The sixth and final Poulis factor is the meritoriousness of the claim. In this inquiry, a claim will be deemed meritorious when the allegations of the complaint, if established at trial, would support recovery. Poulis, 747 F.2d at 870. Assuming for the sake of argument that Farrell's claims are meritorious, consideration of this factor cannot save his case, since he is now wholly noncompliant with his obligations as litigants and the case cannot reasonably proceed without his participation.
In sum, the Poulis factors weigh in favor of dismissal. Farrell has abandoned this action. We thus recommend that the court dismiss the case.
IV. Recommendations.
Based on the foregoing, we recommend that the court dismiss this action in accordance with Fed.R.Civ.P. 41(b).
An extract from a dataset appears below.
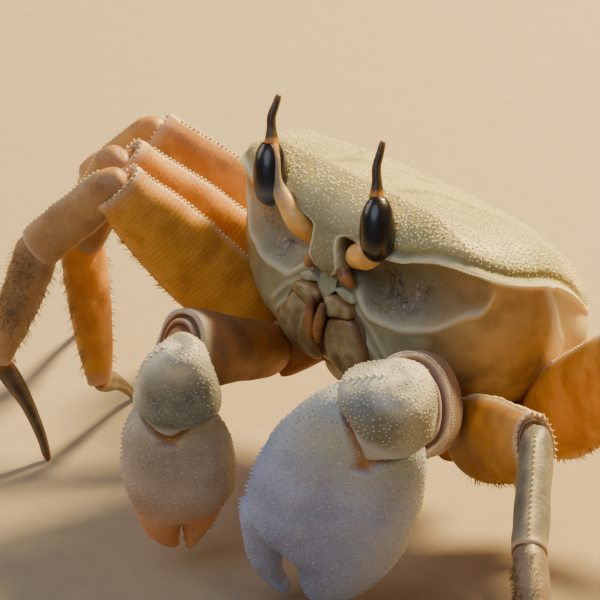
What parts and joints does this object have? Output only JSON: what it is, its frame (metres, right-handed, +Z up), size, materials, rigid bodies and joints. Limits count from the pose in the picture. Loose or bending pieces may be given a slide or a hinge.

The Parties are further placed on notice that pursuant to Local Rule 72.3:
Any party may object to a magistrate judge's proposed findings, recommendations or report addressing a motion or matter described in 28 U.S.C. § 636 (b)(1)(B) or making a recommendation for the disposition of a prisoner case or a habeas corpus petition within fourteen (14) days after being served with a copy thereof. Such party shall file with the clerk of court, and serve on the magistrate judge and all parties, written objections which shall specifically identify the portions of the proposed findings, recommendations or report to which objection is made and the basis for such objections. The briefing requirements set forth in Local Rule 72.2 shall apply. A judge shall make a de novo determination of those portions of the report or specified proposed findings or recommendations to which objection is made and may accept, reject, or modify, in whole or in part, the findings or recommendations made by the magistrate judge. The judge, however, need conduct a new hearing only in his or her discretion or where required by law, and may consider the record developed before the magistrate judge, making his or her own determination on the basis of that record. The judge may also receive further evidence, recall witnesses or recommit the matter to the magistrate judge with instructions.